Work to do: Restate word for word the lines of the data below, from the first through the one that has "return finish.mix(mask, colour, INK_DARK)".

___ Information supplied ___

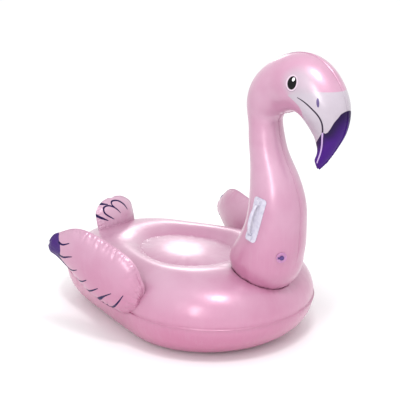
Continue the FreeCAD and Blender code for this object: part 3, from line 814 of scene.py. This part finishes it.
def pearl(name, low=0.02, high=0.36, deep=0.75):
    """Pearl-pink vinyl, with painted shade low down: the colour turns deeper pink below the height
    high, by as much as deep at the height low, where light comes through the film.
    """
    finish = Finish(name)
    height = finish.axis("Z")
    # painted shade: how much deeper pink is mixed in, deep at the height low and none above high
    depth = finish.ramp(height, low, high, deep, 0.0)
    cloud = finish.noise(3.2, 3.0)
    colour = finish.mix(finish.ramp(cloud, 0.35, 0.7), PINK, PINK_PALE)
    colour = finish.mix(depth, colour, PINK_PAINTED_SHADE)
    streak = finish.noise(55, 3.0, 0.6, (1.0, 1.0, 0.12))
    colour = finish.mix(finish.ramp(streak, 0.45, 0.75, 0.0, 0.12), colour, PINK_PALE)
    finish.colour = colour
    grain = finish.noise(1400, 2.0)
    soft = finish.noise(14, 3.0, 0.55)
    rough = finish.ramp(finish.noise(30, 3.0), 0.3, 0.7, 0.36, 0.44)
    finish.links.new(rough, finish.shader.inputs["Roughness"])
    finish.bump((soft, 0.0016), (grain, 0.00001))
    finish.settings(**FILM, Coat_Roughness=0.23, IOR=1.75)
    return finish


def finished(finish, colour):
    finish.links.new(colour, finish.shader.inputs["Base Color"])
    return finish.material


def dull(finish, mask):
    """Ink lies flatter on the film than the pearl does: it takes most of the shine away."""
    for name, shine in FILM.items():
        masked = finish.ramp(mask, 0.0, 1.0, shine, PRINTED[name])
        finish.link(masked, finish.shader.inputs[name])


def printed(finish, strokes, colour, under=0.0):
    """The film's colour with its printed strokes; under is a mask already inked."""
    mask = finish.stroke_mask(0)
    for number in range(1, strokes):
        mask = finish.math("MAXIMUM", mask, finish.stroke_mask(number))
    dull(finish, finish.math("MAXIMUM", mask, under))
    return finish.mix(mask, colour, INK_DARK)


def head_material():
    # painted shade: the neck turns deeper pink low down, from 0.72 m down to 0.30 m, up to 0.35 of
    # the way
    finish = pearl("neck_vinyl", 0.30, 0.72, 0.35)
    colour = finish.colour
    face = finish.stored("face").outputs["Fac"]
    fade = finish.stored("face_fade").outputs["Fac"]
    mask = finish.ramp(finish.math("DIVIDE", face, fade), 0.5, -0.5)
    tint = finish.mix(finish.ramp(finish.noise(9, 3.0), 0.3, 0.7), FACE_LILAC, FACE_PALE)
    colour = finish.mix(mask, colour, tint)
    brow = finish.ellipse(*BROW)
    colour = finish.mix(finish.ramp(brow, 1.0, 0.35, 0.0, 0.75), colour, FACE_LILAC)
    beak = finish.stored("beak").outputs["Fac"]
    dark = finish.mix(finish.ramp(beak, -45, -3), BEAK_DEEP, BEAK_EDGE)
    in_beak = finish.ramp(beak, 0.4, -0.4)
    colour = finish.mix(in_beak, colour, dark)
    line = finish.mix(in_beak, LINE_GREY, LINE_LILAC)
    colour = finish.mix(finish.stroke_mask(0), colour, line)
    nostril = finish.ellipse(*NOSTRIL)
    colour = finish.mix(finish.ramp(nostril, 1.06, 0.94), colour, INK)
    halo = finish.ellipse(*EYE_RING)
    ring = finish.math("MULTIPLY", finish.ramp(halo, 0.90, 0.93), finish.ramp(halo, 0.98, 0.95))
    below = finish.ramp(finish.axis("Z"), 1.182, 1.165)
    colour = finish.mix(finish.math("MULTIPLY", ring, below), colour, EYE_LINE)
    pale = finish.ramp(halo, 1.0, 0.8)
    colour = finish.mix(finish.math("MULTIPLY", pale, 0.5), colour, EYE_PALE)
    eye = finish.ellipse(*EYE)
    pupil = finish.ramp(eye, 1.03, 0.97)
    colour = finish.mix(pupil, colour, EYE_BLACK)
    lines = finish.math("MAXIMUM", pupil, finish.stroke_mask(0))
    dull(finish, finish.math("MAXIMUM", in_beak, lines))
    glint = finish.ellipse(*GLINT)
    colour = finish.mix(finish.ramp(glint, 1.1, 0.85), colour, GLINT_WHITE)
    return finished(finish, colour)


def wing_material():
    # painted shade: the wings turn deeper pink low down, from 0.5 m down to 0.16 m, up to 0.55 of
    # the way
    finish = pearl("wing_vinyl", 0.16, 0.5, 0.55)
    tip = finish.ramp(finish.stored("tip").outputs["Fac"], 0.5, -0.5)
    colour = finish.mix(tip, finish.colour, INK)
    return finished(finish, printed(finish, len(WING_STROKES), colour, under=tip))


def tail_material():
    finish = pearl("tail_vinyl", 0.1, 0.34, 0.0)
    # painted light: the tail's vinyl is lightened half way to a pale pink
    colour = finish.mix(0.5, finish.colour, TAIL_PAINTED_LIGHT)
    return finished(finish, printed(finish, len(TAIL_STROKES), colour))


def plain_vinyl(name, low, high, deep):
    finish = pearl(name, low, high, deep)
    return finished(finish, finish.colour)


def handle_material():
    finish = Finish("handle_vinyl")
    cloud = finish.noise(60, 3.0)
    colour = finish.mix(finish.ramp(cloud, 0.35, 0.7), srgb(196, 192, 206), srgb(180, 176, 194))
    weave = finish.noise(700, 2.0)
    finish.bump((cloud, 0.0005), (weave, 0.00012))
    finish.settings(Roughness=0.38, Coat_Weight=0.25, Coat_Roughness=0.2)
    return finished(finish, colour)


def valve_material(name, colour, pale, rough):
    finish = Finish(name)
    cloud = finish.noise(120, 3.0)
    shade = finish.mix(finish.ramp(cloud, 0.3, 0.75), colour, pale)
    finish.bump((finish.noise(900, 2.0), 0.00006))
    finish.settings(Roughness=rough, Coat_Weight=0.3, Coat_Roughness=0.15)
    return finished(finish, shade)


def finish_with(obj, material):
    obj.data.materials.clear()
    obj.data.materials.append(material)
    return obj


# ---------------------------------------------------------------- assemble
# painted shade: the body turns fully deeper pink at the floor, fading out by 0.38 m; the seat up
# to half, from 0.02 m to 0.30 m
body_vinyl = plain_vinyl("body_vinyl", 0.0, 0.38, 1.0)
seat_vinyl = plain_vinyl("seat_vinyl", 0.02, 0.30, 0.5)
handle_vinyl = handle_material()
halo_vinyl = valve_material("valve_vinyl", srgb(172, 112, 160), srgb(186, 130, 172), 0.4)
plug_vinyl = valve_material("valve_plug", srgb(60, 26, 96), srgb(78, 36, 116), 0.3)

body = build_body()
finish_with(body, body_vinyl)
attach(body, "float")
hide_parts("body_top_panel", "body_bottom_panel", "neck_socket_panel")

for seat_name, seat_node, seat_height, seat_way, seat_seed in (
        ("seat_top_skin", "seat_top_panel", SEAT_EDGE, 1, 51),
        ("seat_bottom_skin", "seat_bottom_panel", SEAT_BOTTOM, -1, 52)):
    seat = build_seat(seat_name, seat_height, seat_way, seat_seed)
    finish_with(seat, seat_vinyl)
    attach(seat, "float")
    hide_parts(seat_node)

neck = build_neck()
print_head(neck)
finish_with(neck, head_material())
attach(neck, "neck")
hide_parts("neck_left_panel", "neck_right_panel", "neck_base_panel")

wing_vinyl = wing_material()
for side, label in ((1, "left"), (-1, "right")):
    root, axis, rise, face = wing_frame(side)
    wing = build_pillow(f"wing_{label}_skin", WING_STATIONS, root, axis, rise, face,
                        60, 1.2, 21, 5.0, 40)
    print_wing(wing, side)
    finish_with(wing, wing_vinyl)
    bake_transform(wing)
    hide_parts(*[f"wing_{label}_{part}"
                        for part in ("outer_panel", "inner_panel", "root_hem")])

tail = build_pillow("tail_skin", TAIL_STATIONS, TAIL_ROOT, TAIL_UP, LEFT, TAIL_FACE,
                    70, 1.15, 18, 4.0, 30)
print_tail(tail)
finish_with(tail, tail_material())
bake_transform(tail)
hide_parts("tail_front_panel", "tail_rear_panel", "tail_root_hem")

for node_name, node in NODES.items():
    if node_name.startswith("handle"):
        finish_with(node, handle_vinyl)
    elif "valve" in node_name:
        finish_with(node, halo_vinyl if "flange" in node_name else plug_vinyl)

# ---------------------------------------------------------------- stage, light and camera
FLOOR_REACH = 40
FLOOR_COLOUR = (0.93, 0.93, 0.935, 1)
WORLD_STRENGTH = 1.09
LENS_MM, SENSOR_MM = 90.4, 36
CAMERA_AT = Vector((2.885, -3.153, 1.919))
BACK = Vector((0.632, -0.678, 0.3746)).normalized()
RIGHT = Vector((0.731, 0.682, 0.0)).normalized()
CAMERA_UP = BACK.cross(RIGHT)
# the float sits off the middle of the picture
AIM_RIGHT, AIM_UP = 0.0077, 0.0795

floor_mesh = bpy.data.meshes.new("floor")
corners = [(x * FLOOR_REACH, y * FLOOR_REACH, 0) for x, y in ((-1, -1), (1, -1), (1, 1), (-1, 1))]
floor_mesh.from_pydata(corners, [], [(0, 1, 2, 3)])
floor = bpy.data.objects.new("floor", floor_mesh)
bpy.context.collection.objects.link(floor)
floor_finish = Finish("floor")
floor_finish.settings(Base_Color=FLOOR_COLOUR, Roughness=0.8, Specular_IOR_Level=0.1)
floor_mesh.materials.append(floor_finish.material)

world = bpy.data.worlds.new("studio")
bpy.context.scene.world = world
world.use_nodes = True
background = world.node_tree.nodes["Background"]
background.inputs["Color"].default_value = (1.0, 1.0, 1.0, 1)
background.inputs["Strength"].default_value = WORLD_STRENGTH
bpy.context.scene.view_settings.view_transform = "Standard"


def softbox(name, place, target, width, height, power):
    """A rectangular light at place that faces target."""
    data = bpy.data.lights.new(name, "AREA")
    data.shape = "RECTANGLE"
    data.size, data.size_y = width, height
    data.energy = power
    light = bpy.data.objects.new(name, data)
    light.location = place
    light.rotation_euler = (Vector(target) - Vector(place)).to_track_quat("-Z", "Y").to_euler()
    bpy.context.collection.objects.link(light)


softbox("overhead", (1.35, -0.95, 3.1), (0.15, -0.1, 0.2), 0.6, 0.6, 34)
softbox("front_left", (1.6, -3.6, 2.1), (0.35, 0.0, 0.85), 0.4, 1.7, 32)
softbox("behind", (-2.9, 2.9, 2.1), (0.0, 0.0, 0.3), 0.5, 0.4, 9)

camera_data = bpy.data.cameras.new("camera")
camera_data.lens = LENS_MM
camera_data.sensor_width = SENSOR_MM
camera_data.clip_end = 200
camera = bpy.data.objects.new("camera", camera_data)
camera.location = CAMERA_AT
aim = RIGHT * AIM_RIGHT + CAMERA_UP * AIM_UP - BACK
camera.rotation_euler = aim.to_track_quat("-Z", "Y").to_euler()
bpy.context.collection.objects.link(camera)
bpy.context.scene.camera = camera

___

Written solution:
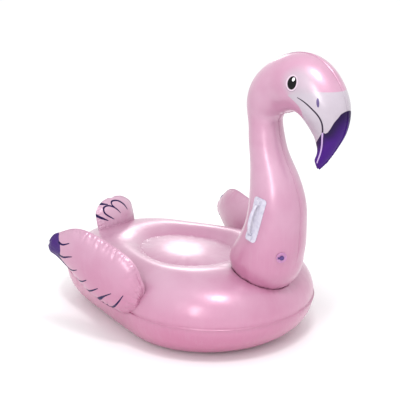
Continue the FreeCAD and Blender code for this object: part 3, from line 814 of scene.py. This part finishes it.
def pearl(name, low=0.02, high=0.36, deep=0.75):
    """Pearl-pink vinyl, with painted shade low down: the colour turns deeper pink below the height
    high, by as much as deep at the height low, where light comes through the film.
    """
    finish = Finish(name)
    height = finish.axis("Z")
    # painted shade: how much deeper pink is mixed in, deep at the height low and none above high
    depth = finish.ramp(height, low, high, deep, 0.0)
    cloud = finish.noise(3.2, 3.0)
    colour = finish.mix(finish.ramp(cloud, 0.35, 0.7), PINK, PINK_PALE)
    colour = finish.mix(depth, colour, PINK_PAINTED_SHADE)
    streak = finish.noise(55, 3.0, 0.6, (1.0, 1.0, 0.12))
    colour = finish.mix(finish.ramp(streak, 0.45, 0.75, 0.0, 0.12), colour, PINK_PALE)
    finish.colour = colour
    grain = finish.noise(1400, 2.0)
    soft = finish.noise(14, 3.0, 0.55)
    rough = finish.ramp(finish.noise(30, 3.0), 0.3, 0.7, 0.36, 0.44)
    finish.links.new(rough, finish.shader.inputs["Roughness"])
    finish.bump((soft, 0.0016), (grain, 0.00001))
    finish.settings(**FILM, Coat_Roughness=0.23, IOR=1.75)
    return finish


def finished(finish, colour):
    finish.links.new(colour, finish.shader.inputs["Base Color"])
    return finish.material


def dull(finish, mask):
    """Ink lies flatter on the film than the pearl does: it takes most of the shine away."""
    for name, shine in FILM.items():
        masked = finish.ramp(mask, 0.0, 1.0, shine, PRINTED[name])
        finish.link(masked, finish.shader.inputs[name])


def printed(finish, strokes, colour, under=0.0):
    """The film's colour with its printed strokes; under is a mask already inked."""
    mask = finish.stroke_mask(0)
    for number in range(1, strokes):
        mask = finish.math("MAXIMUM", mask, finish.stroke_mask(number))
    dull(finish, finish.math("MAXIMUM", mask, under))
    return finish.mix(mask, colour, INK_DARK)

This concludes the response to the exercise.